Kentucky Attorney General Daniel Cameron (R) is leading 17 states in the filing of an amicus brief before the U.S. Supreme Court in support of an Indiana law that requires parents to be informed when their child is granted court approval for an abortion without their consent.

WDRB reported Cameron argues in the brief for Box v. Planned Parenthood of Indiana and Kentucky that states have an interest in protecting minors who are considering having an abortion.

As Breitbart News reported on January 2, Indiana Attorney General Curtis Hill (R) asked the U.S. Supreme Court to uphold a measure signed into law in 2017, but never enacted, that requires parents to be notified when a minor who is granted court approval for an abortion, is about to have the procedure.

“Nothing in the U.S. Constitution prohibits Indiana from requiring parental notification when an unemancipated minor is getting an abortion,” Hill said in a press statement. “Even to get a tattoo, a minor in Indiana needs parental permission. Quite simply, parents have rights and responsibilities in the care and upbringing of a child.”

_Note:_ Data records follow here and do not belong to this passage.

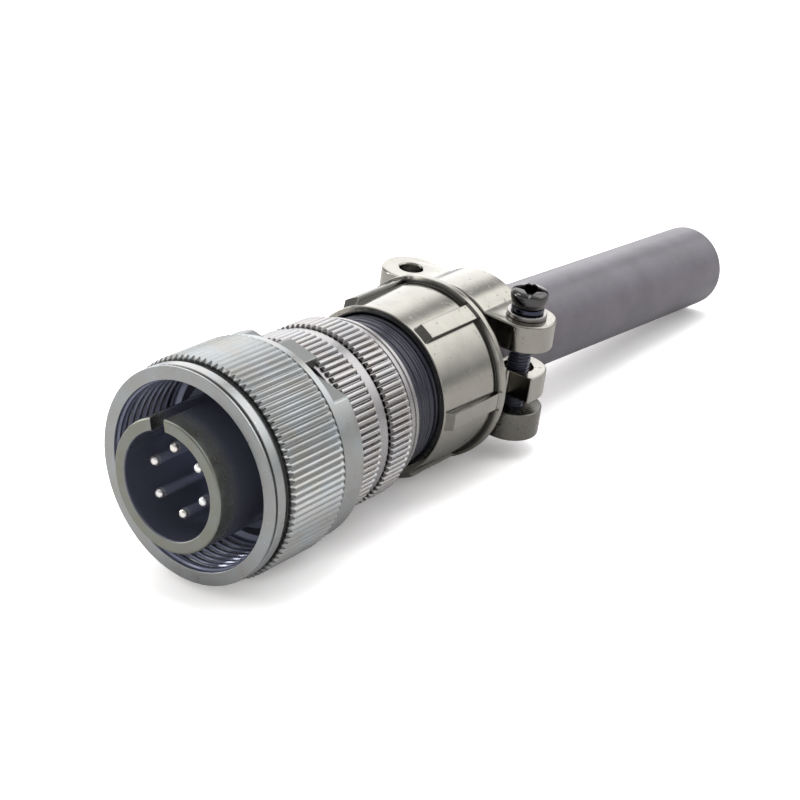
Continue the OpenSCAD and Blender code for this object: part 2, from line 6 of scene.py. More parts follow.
import bmesh
import bpy
import numpy as np
from bpy.props import FloatProperty, FloatVectorProperty, IntProperty, PointerProperty
from mathutils import Matrix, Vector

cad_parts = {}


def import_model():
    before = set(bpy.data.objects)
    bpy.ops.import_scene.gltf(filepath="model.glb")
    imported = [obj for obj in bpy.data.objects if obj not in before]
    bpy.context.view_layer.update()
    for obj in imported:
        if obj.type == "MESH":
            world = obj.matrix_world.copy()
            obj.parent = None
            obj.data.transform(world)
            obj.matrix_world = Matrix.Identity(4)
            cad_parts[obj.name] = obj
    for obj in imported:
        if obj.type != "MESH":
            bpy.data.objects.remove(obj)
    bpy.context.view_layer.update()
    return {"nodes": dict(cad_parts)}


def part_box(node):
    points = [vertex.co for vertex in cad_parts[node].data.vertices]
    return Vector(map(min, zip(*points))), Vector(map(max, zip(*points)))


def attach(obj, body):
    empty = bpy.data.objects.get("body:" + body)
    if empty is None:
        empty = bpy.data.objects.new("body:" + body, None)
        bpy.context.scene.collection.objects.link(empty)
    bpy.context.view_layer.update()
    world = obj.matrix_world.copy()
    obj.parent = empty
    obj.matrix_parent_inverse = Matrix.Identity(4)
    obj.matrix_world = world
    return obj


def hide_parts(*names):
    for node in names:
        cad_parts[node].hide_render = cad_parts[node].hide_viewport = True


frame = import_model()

bl_info = {
    "name": "Cable Plug Dresser",
    "version": (1, 0, 0),
    "blender": (4, 5, 0),
    "location": "3D View > Sidebar > Cable Plug",
    "description": "Models and finishes a circular cable plug round its packed solids",
    "category": "Object",
}

MM = 0.001

# Stations along the axis and radii of the turned pieces, in millimetres
NUT_LEN = round(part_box("coupling_nut")[1].y / MM, 3)
NUT_R, NUT_ROOT_R, NUT_CREST_R, NECK_R = 16.79, 16.54, 17.29, 16.3
NUT_KNURL_Y = (3.4, NUT_LEN - 4.4)
NUT_WEB_Y, NUT_CHAMBER_Y, NUT_CHAMBER_R = NUT_LEN - 3.9, 12.2, 13.55
COUPLING_R, COUPLING_Y, MOUTH_R, JOURNAL_R = 14.29, 0.9, 14.62, 12.0
BARREL_R, BARREL_BORE_R, BARREL_FRONT_Y = 10.28, 8.3, -4.24
SHELL_BORE_R, RING_GROOVE_R, COLLAR_Y, STEP_Y = 10.45, 11.1, 20.3, 29.0
GRIP_R, GRIP_ROOT_R, GRIP_FLOOR_R = 15.0, 14.35, 14.3
FRONT_GRIP_Y, BACK_GRIP_Y = (21.1, 26.9), (29.2, 34.5)
REAR_THREAD_R, THREAD_BORE_R, JOINT_END_Y = 12.7, 12.78, 34.3
BACK_RING_R, BACK_BORE_R, BACK_THREAD_Y, BACK_END_Y = 14.0, 10.9, 37.4, 48.1
CLAMP_Y, FLANGE_Y, CLAMP_END_Y = 43.7, 57.1, 58.8
CLAMP_R, CLAMP_REAR_R, FLANGE_R, CLAMP_BORE_R, CABLE_HOLE_R = 14.2, 14.7, 15.7, 11.5, 8.3
SLEEVE_R, SLEEVE_BORE_R, SLEEVE_Y, BEND_Y, SLEEVE_REAR_LEN = 7.88, 5.57, 48.5, 75.5, 70.5

# Wrench flats of the nut and the stop lugs on them, and the keyway of the barrel
FLAT_D, FLAT_LEN, STOP_W, STOP_D, FLAT_TURN = 13.6, 3.25, 5.5, 16.3, 20.6
KEYWAY_W, KEYWAY_END_Y, KEY_TURN = 2.7, 10.0, -6.4

# Ribs of the clamp: their number, radius, width, the start of the ramp behind the clamp's
# front and the ramp's length
RIB_COUNT, RIB_R, RIB_W, RIB_START, RIB_SLOPE = 6, 15.3, 2.9, 0.35, 1.1

# Arms, screws and washers. Screws and washers are drawn for a closed saddle and moved out by
# as much as theirs stands open.
CLAMP_TURN, UPPER_OPEN, LOWER_OPEN = 9.5, 2.0, 0.15
SCREW_X, SCREW_Y, EAR_OUT, ARM_END_R, ARM_HOLE_R, ARM_HALF = 12.0, 67.2, 9.4, 4.8, 2.5, 2.25
SCREW_R, SCREW_LEN, HEAD_R, HEAD_H = 1.9, 21.6, 3.17, 2.9
HEAD_Z, SPRING_Z, WASHER_Z = EAR_OUT + 1.95, EAR_OUT + 0.9, EAR_OUT + 0.05
WASHER_BORE_R, SPRING_R, WASHER_R = 2.16, 2.75, 3.35

# Depths of the threads, droop of the sleeve in degrees and half the length of its bend
COUPLING_DEPTH, REAR_DEPTH, SCREW_DEPTH = 0.45, 0.24, 0.28
DROOP, BEND_HALF = 3.2, 7.0

# Points round a piece, and the angle above which an edge stays sharp
ROUND, FINE_ROUND = 200, 240
SHARP = math.radians(38)


# ---------------------------------------------------------------- settings

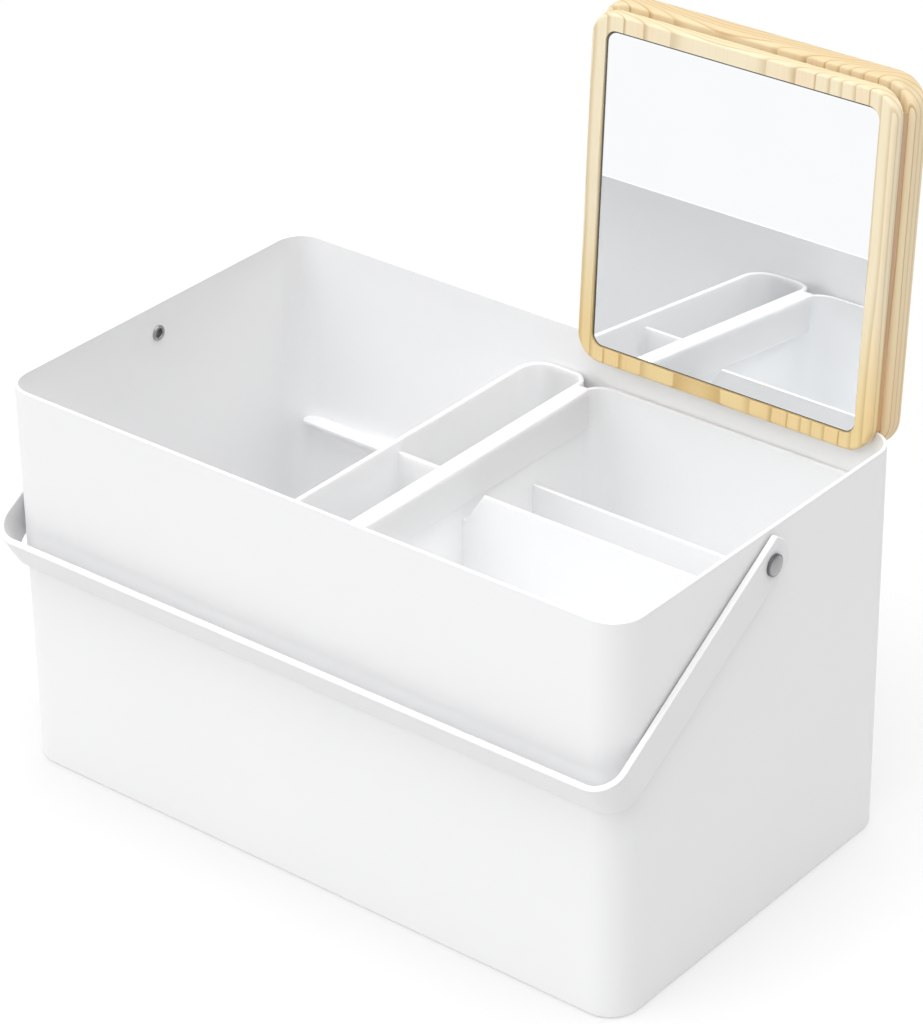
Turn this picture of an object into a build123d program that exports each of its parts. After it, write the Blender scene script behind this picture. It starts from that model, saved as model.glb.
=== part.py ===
from build123d import *
import os
from math import cos, radians, sin

# Vanity box with a standing mirror lid. Millimetres, +Z up, front towards -Y.
# The origin is the centre of the underside of the base.

# --- steel box -------------------------------------------------------------
box_width = 300.0
box_depth = 175.0
box_height = 170.0
sheet = 1.2
box_corner = 13.0
rim_round = 0.4
bottom_round = 1.0
weld_gap = 0.05
base_flange = 8.0

# --- ledges that carry the trays -------------------------------------------
ledge_top = 85.0
ledge_reach = 7.0
ledge_drop = 10.0
ledge_sheet = 1.2
ledge_end_gap = 4.5
ledge_tip = 2.3

# --- bail handle and its rivets --------------------------------------------
strip_width = 16.5
strip_thick = 2.6
strip_bend = 12.0
strip_edge = 0.5
rest_angle = 31.4
arm_tail = 9.9
tail_crown = 13.5
tail_round = 0.8
bar_stop_gap = 0.1
pivot_below_rim = 12.7
washer_thick = 0.6
washer_radius = 6.0
shank_radius = 2.4
pivot_play = 0.08
side_play = 0.1
head_radius = 4.4
head_height = 2.0
head_side = 1.0
tail_radius = 3.3
tail_height = 0.9
tail_bore = 1.9

# --- trays -----------------------------------------------------------------
tray_gap = 0.5
tray_seat_gap = 0.05
tray_wall = 1.8
tray_floor = 2.0
tray_draft = 0.8
tray_foot_round = 2.5
cavity_foot_round = 1.5
tray_rim_round = 0.5
wide_rim_drop = 20.5
wide_left = 7.0
tray_split = 1.0
narrow_width = 29.0
narrow_corner = 8.0
divider = 1.5
divider_draft = 0.4
middle_divider_drop = 10.0
rear_divider_share = 0.256
rear_divider_drop = 28.0
narrow_divider_place = -1.5
narrow_divider_drop = 5.2
notch_reach = 12.5
notch_depth = 13.5
notch_slope = 8.5

# --- lip that hooks the narrow tray over the wide one ----------------------
lip_thick = 1.5
lip_rest_gap = 0.1
lip_side_gap = 0.4
lip_flange = 1.8
lip_drop = 17.3
lip_half_length = 77.0
lip_round = 0.6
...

The law specifically pertains to minors who have already received an exemption from a juvenile court allowing them to have an abortion without parental permission. Under the law, parental notice would still be required, except when the court indicates the child lives with abusive family members or some other reason that would be against the best interests of the child.

“An abortion is a medical procedure that could have implications for a child’s future treatment,” Hill said. “It’s an event that could bear on a child’s emotional needs and mental health, and it’s an event that parents need to know about in order to provide nurturing care and guidance.”

The ACLU, however, challenged the law on behalf of Planned Parenthood shortly after it passed and just before it was about to be enacted.

ACLU attorney Ken Falk argued the law “would impose an undue burden on the recognized constitutional right of young women to obtain an abortion.”

A preliminary injunction against the enforcement of the law by a three-judge panel of the Seventh Circuit U.S. Court of Appeals is still in place and the court declined the state’s petition for a rehearing of the matter by the full court.

“It is better to send this dispute on its way to the only institution that can give an authoritative answer,” wrote Judge Frank Easterbrook of the Seventh Circuit, an appointee of President Ronald Reagan.

Citing the issue of a “tangled web of case law,” Hill said, “When even the most experienced and distinguished members of the federal judiciary throw up their hands in confused frustration, it is time for our nation’s highest court to issue guidance.”

Cameron has been leading and joining other amicus briefs in support of pro-life legislation since he was sworn in as Kentucky’s top law enforcement official.

On January 23, Cameron’s office announced the attorney general would be joining Indiana and 16 other states in an amicus brief that asks the U.S. Sixth Circuit Court of Appeals to uphold an Ohio law banning abortions sought because of a pre-natal diagnosis of Down syndrome. The entire Sixth Circuit agreed to rehear the case after a three-judge panel threw out Ohio’s law.

“Every life has value, and we cannot allow abortion to pre-determine the characteristics of an entire generation,” Cameron said in a press statement. “The passage of HB 5 last year made it clear that Kentucky will not stand for discriminatory abortions, and we have a duty to assist other states in their defense of similar laws.”

Also this month, Cameron led 17 states in filing an amicus brief before the U.S. Supreme Court that supports Indiana in another abortion-related case.

The U.S. Court of Appeals for the Seventh Circuit ordered Indiana to issue a license to abortion provider Whole Woman’s Health Alliance, after the state initially denied the license.

Cameron’s brief stresses that only states can issue licenses to abortion providers, not federal courts.

Cameron said in a press statement:

States should not be forced by the federal courts to issue state licenses. The Seventh Circuit’s decision endangers our system of federalism and sets a precedent that threatens the sovereignty of states and the safety and well-being of citizens. While our federal courts may determine if the process used by a state to issue or deny a license is constitutional, we do not believe they can order a state agency to license an abortion clinic.

Cameron also joined 20 states in an amicus brief before the Supreme Court in June Medical Services, LLC v. Gee, a case that centers on a Louisiana law that requires abortionists to have admitting privileges at nearby hospitals in the event of an emergency or complication that arises from the abortion.

The Supreme Court will hear that case in March.

“We cannot allow the self-interested motives of abortion providers and facilities to dictate the circumstances under which abortion procedures are performed,” said Cameron in a statement. “If Louisiana’s commonsense law is overturned, it will set a dangerous precedent that allows the very industry that profits from abortions to now regulate abortions and determine what is safe for pregnant women.”

Cameron has served as legal counsel to Senate Majority Leader Mitch McConnell (R-KY) by directing the confirmation process for conservative federal judges, including current Supreme Court Justice Neil Gorsuch.

In November, Cameron received the endorsement of President Donald Trump.

“A star is born,” Trump said when Cameron appeared with him at a rally in Kentucky just prior to Election Day.